◆ **DATA RECORDS**:
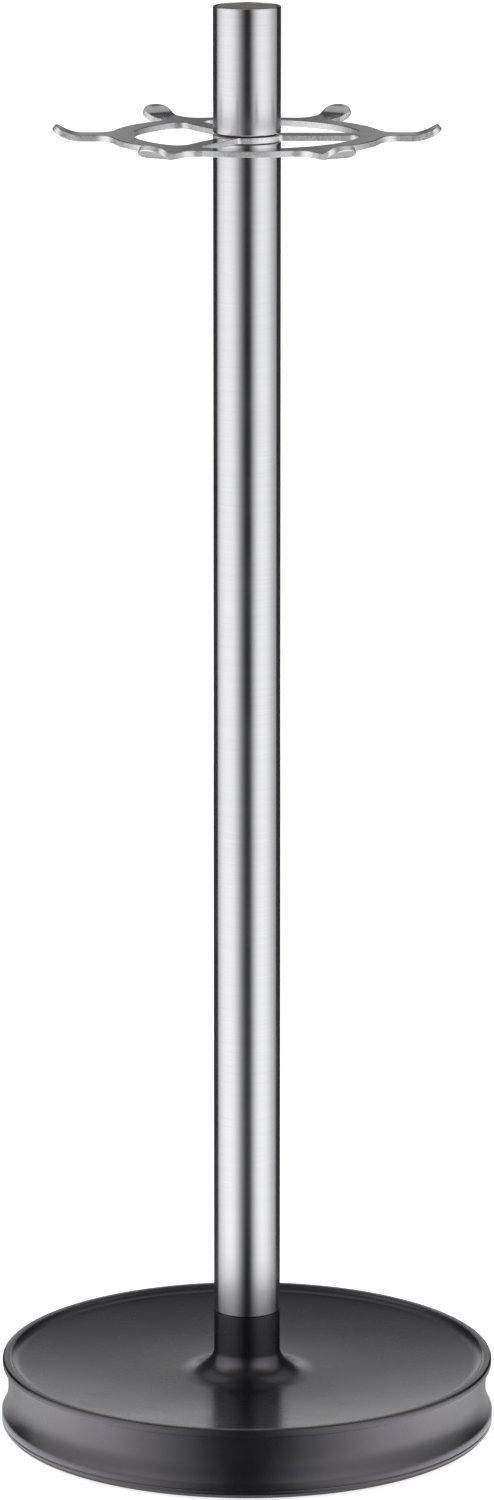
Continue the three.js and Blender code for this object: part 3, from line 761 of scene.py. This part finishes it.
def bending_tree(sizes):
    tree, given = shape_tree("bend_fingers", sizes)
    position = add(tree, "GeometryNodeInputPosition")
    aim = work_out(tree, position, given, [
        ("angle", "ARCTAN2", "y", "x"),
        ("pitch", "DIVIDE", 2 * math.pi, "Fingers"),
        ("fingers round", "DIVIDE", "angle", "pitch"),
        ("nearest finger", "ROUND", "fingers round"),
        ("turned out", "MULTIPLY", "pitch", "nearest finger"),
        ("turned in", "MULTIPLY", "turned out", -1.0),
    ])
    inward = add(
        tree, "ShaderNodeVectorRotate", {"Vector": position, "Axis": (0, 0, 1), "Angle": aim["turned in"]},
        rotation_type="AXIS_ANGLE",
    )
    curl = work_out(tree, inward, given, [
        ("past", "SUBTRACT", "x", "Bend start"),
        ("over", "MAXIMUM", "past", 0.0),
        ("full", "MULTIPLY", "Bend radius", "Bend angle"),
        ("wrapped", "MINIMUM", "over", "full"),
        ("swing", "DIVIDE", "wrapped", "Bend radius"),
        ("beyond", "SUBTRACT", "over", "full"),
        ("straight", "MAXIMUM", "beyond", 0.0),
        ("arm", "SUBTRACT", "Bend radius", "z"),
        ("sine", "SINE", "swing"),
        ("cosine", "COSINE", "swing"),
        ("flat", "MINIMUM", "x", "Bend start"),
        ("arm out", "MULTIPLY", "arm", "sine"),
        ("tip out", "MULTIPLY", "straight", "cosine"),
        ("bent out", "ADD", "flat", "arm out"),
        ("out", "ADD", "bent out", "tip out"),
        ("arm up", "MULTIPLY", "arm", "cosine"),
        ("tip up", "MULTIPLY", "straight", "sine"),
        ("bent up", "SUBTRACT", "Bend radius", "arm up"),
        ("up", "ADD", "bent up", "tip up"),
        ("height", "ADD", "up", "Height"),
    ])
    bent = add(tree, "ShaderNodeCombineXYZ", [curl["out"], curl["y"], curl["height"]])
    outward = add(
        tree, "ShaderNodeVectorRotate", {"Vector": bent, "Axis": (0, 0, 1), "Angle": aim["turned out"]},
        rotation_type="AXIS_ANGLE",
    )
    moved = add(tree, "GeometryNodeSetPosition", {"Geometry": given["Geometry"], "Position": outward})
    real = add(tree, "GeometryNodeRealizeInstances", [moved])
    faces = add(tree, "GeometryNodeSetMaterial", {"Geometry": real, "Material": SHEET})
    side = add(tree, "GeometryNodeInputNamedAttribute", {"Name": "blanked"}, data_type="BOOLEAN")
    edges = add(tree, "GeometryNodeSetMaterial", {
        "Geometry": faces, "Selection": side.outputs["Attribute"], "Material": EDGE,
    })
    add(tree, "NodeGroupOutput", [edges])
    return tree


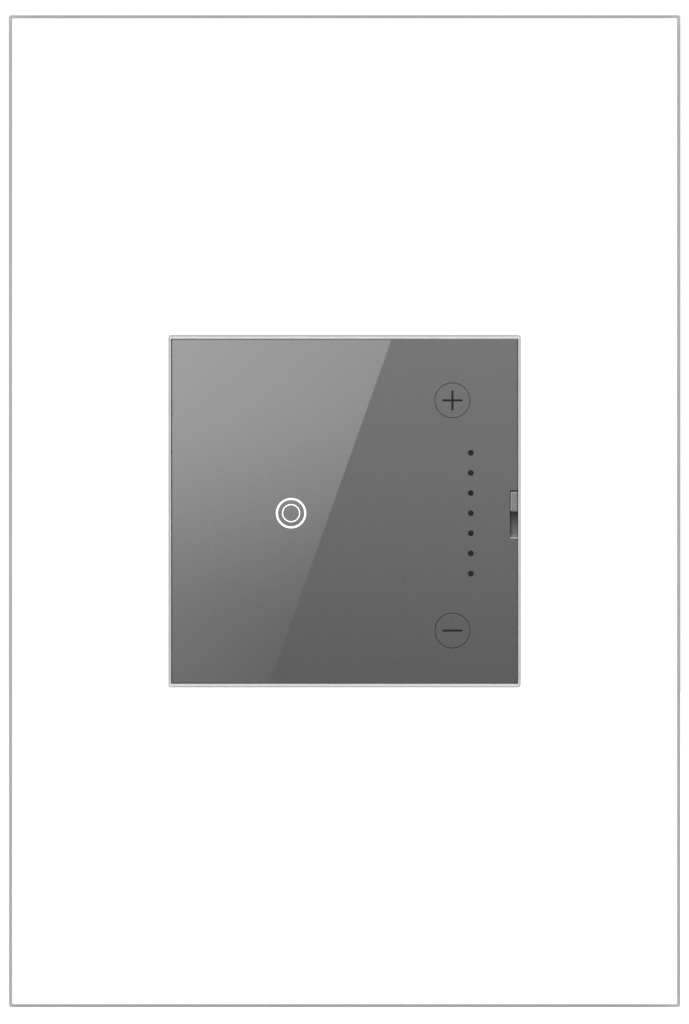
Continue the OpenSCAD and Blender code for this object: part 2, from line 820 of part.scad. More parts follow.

◆ **WRITTEN REQUEST**: Reproduce each record shown above without altering a single word.

◆ **TASK RESPONSE**:
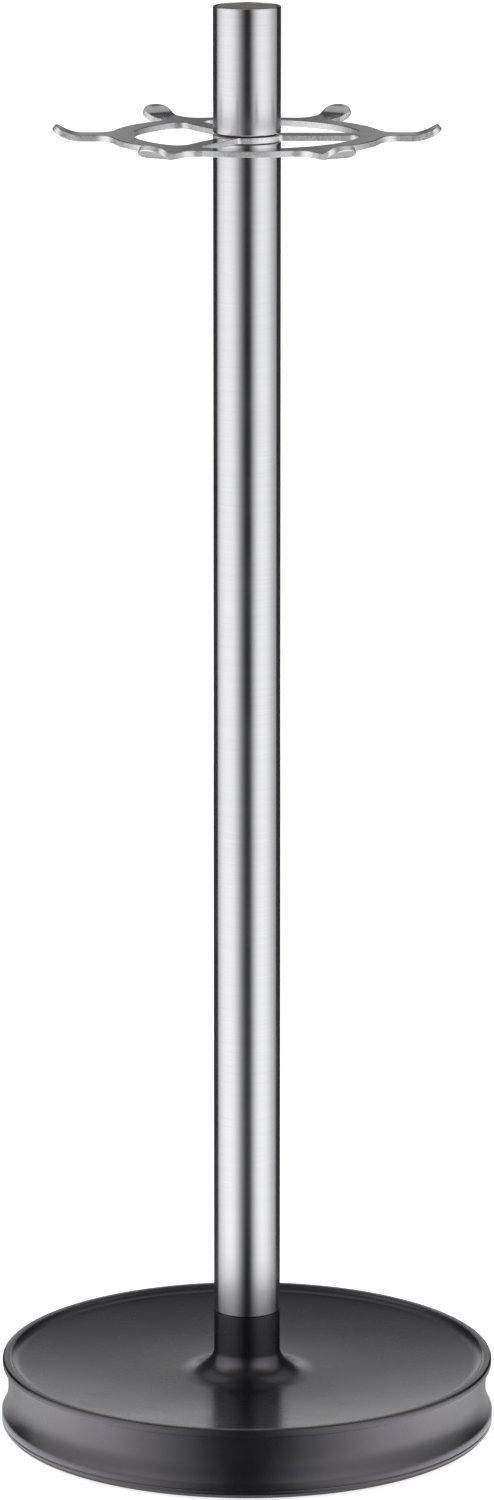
Continue the three.js and Blender code for this object: part 3, from line 761 of scene.py. This part finishes it.
def bending_tree(sizes):
    tree, given = shape_tree("bend_fingers", sizes)
    position = add(tree, "GeometryNodeInputPosition")
    aim = work_out(tree, position, given, [
        ("angle", "ARCTAN2", "y", "x"),
        ("pitch", "DIVIDE", 2 * math.pi, "Fingers"),
        ("fingers round", "DIVIDE", "angle", "pitch"),
        ("nearest finger", "ROUND", "fingers round"),
        ("turned out", "MULTIPLY", "pitch", "nearest finger"),
        ("turned in", "MULTIPLY", "turned out", -1.0),
    ])
    inward = add(
        tree, "ShaderNodeVectorRotate", {"Vector": position, "Axis": (0, 0, 1), "Angle": aim["turned in"]},
        rotation_type="AXIS_ANGLE",
    )
    curl = work_out(tree, inward, given, [
        ("past", "SUBTRACT", "x", "Bend start"),
        ("over", "MAXIMUM", "past", 0.0),
        ("full", "MULTIPLY", "Bend radius", "Bend angle"),
        ("wrapped", "MINIMUM", "over", "full"),
        ("swing", "DIVIDE", "wrapped", "Bend radius"),
        ("beyond", "SUBTRACT", "over", "full"),
        ("straight", "MAXIMUM", "beyond", 0.0),
        ("arm", "SUBTRACT", "Bend radius", "z"),
        ("sine", "SINE", "swing"),
        ("cosine", "COSINE", "swing"),
        ("flat", "MINIMUM", "x", "Bend start"),
        ("arm out", "MULTIPLY", "arm", "sine"),
        ("tip out", "MULTIPLY", "straight", "cosine"),
        ("bent out", "ADD", "flat", "arm out"),
        ("out", "ADD", "bent out", "tip out"),
        ("arm up", "MULTIPLY", "arm", "cosine"),
        ("tip up", "MULTIPLY", "straight", "sine"),
        ("bent up", "SUBTRACT", "Bend radius", "arm up"),
        ("up", "ADD", "bent up", "tip up"),
        ("height", "ADD", "up", "Height"),
    ])
    bent = add(tree, "ShaderNodeCombineXYZ", [curl["out"], curl["y"], curl["height"]])
    outward = add(
        tree, "ShaderNodeVectorRotate", {"Vector": bent, "Axis": (0, 0, 1), "Angle": aim["turned out"]},
        rotation_type="AXIS_ANGLE",
    )
    moved = add(tree, "GeometryNodeSetPosition", {"Geometry": given["Geometry"], "Position": outward})
    real = add(tree, "GeometryNodeRealizeInstances", [moved])
    faces = add(tree, "GeometryNodeSetMaterial", {"Geometry": real, "Material": SHEET})
    side = add(tree, "GeometryNodeInputNamedAttribute", {"Name": "blanked"}, data_type="BOOLEAN")
    edges = add(tree, "GeometryNodeSetMaterial", {
        "Geometry": faces, "Selection": side.outputs["Attribute"], "Material": EDGE,
    })
    add(tree, "NodeGroupOutput", [edges])
    return tree


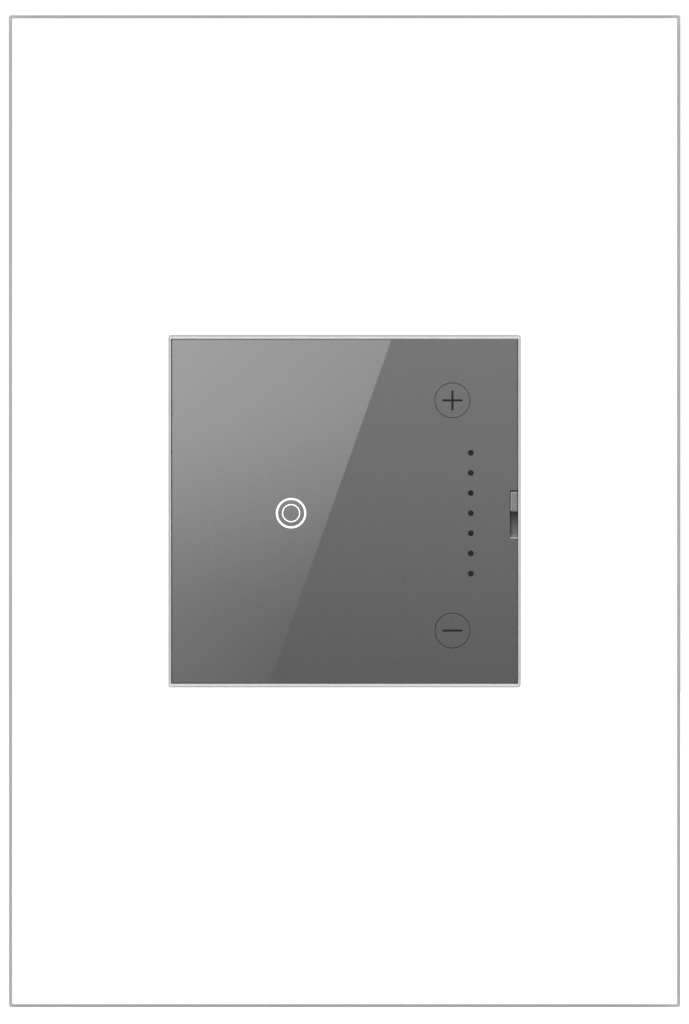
Continue the OpenSCAD and Blender code for this object: part 2, from line 820 of part.scad. More parts follow.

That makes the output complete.